Studio album by Susanna Hoffs
- Released: September 24, 1996
- Genre: Rock
- Length: 52:56
- Label: London
- Producers: David Baerwald, David Kitay, Jack Joseph Puig and Susanna Hoffs

Susanna Hoffs chronology
| When You're a Boy (1991) | Susanna Hoffs (1996) | Under the Covers, Vol. 1 (2006) |

= Susanna Hoffs (album) =

Susanna Hoffs is the second solo album by Susanna Hoffs. The style of the album is more folk-oriented than her earlier work. Columbia Records disagreed with this style and dropped her from their roster, resulting in Hoffs signing to London Records. Three songs rejected by Columbia appeared on the album, including "Enormous Wings", "Darling One" and "Happy Place". Another one, "Catch the Wind", appeared on the CD single release of "All I Want". "All I Want" hit number 77 on the Billboard Hot 100 and spent twelve weeks on the chart.

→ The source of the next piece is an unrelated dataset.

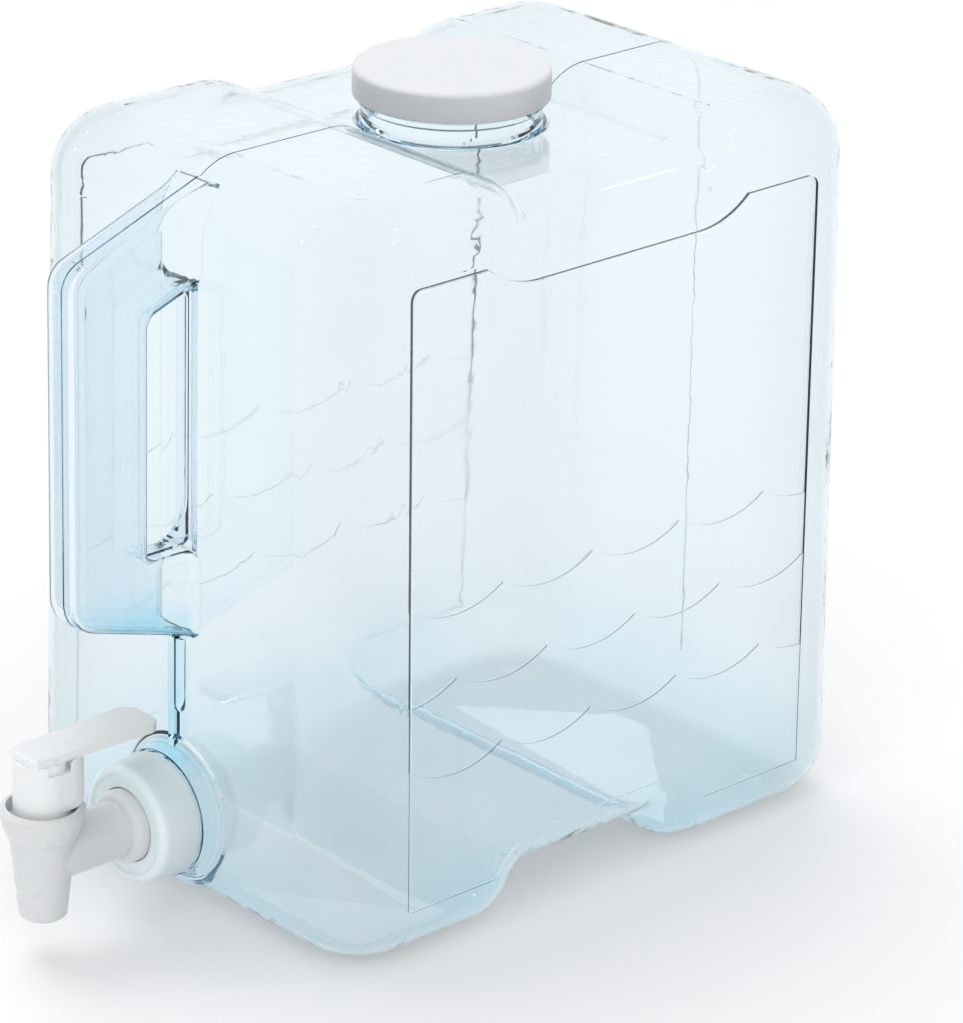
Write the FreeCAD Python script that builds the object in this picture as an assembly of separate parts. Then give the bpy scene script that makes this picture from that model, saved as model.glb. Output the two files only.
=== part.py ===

The album is much more personal and deals with issues like abusive relationships and insecurities; "Weak with Love" is about John Lennon's assassination. The album was promoted by forming a band for an extensive tour.

The album was released to enthusiastic reviews but, like its predecessor, it failed to sell as well as expected.

==Reception==

AllMusic reviewer Stephen Thomas Erlewine stated that Susanna Hoffs is "a remarkably accomplished and catchy collection of mature jangle-pop, power-pop and ballads". Wook Kim of Entertainment Weekly noted Hoffs "performs a small act of bravery".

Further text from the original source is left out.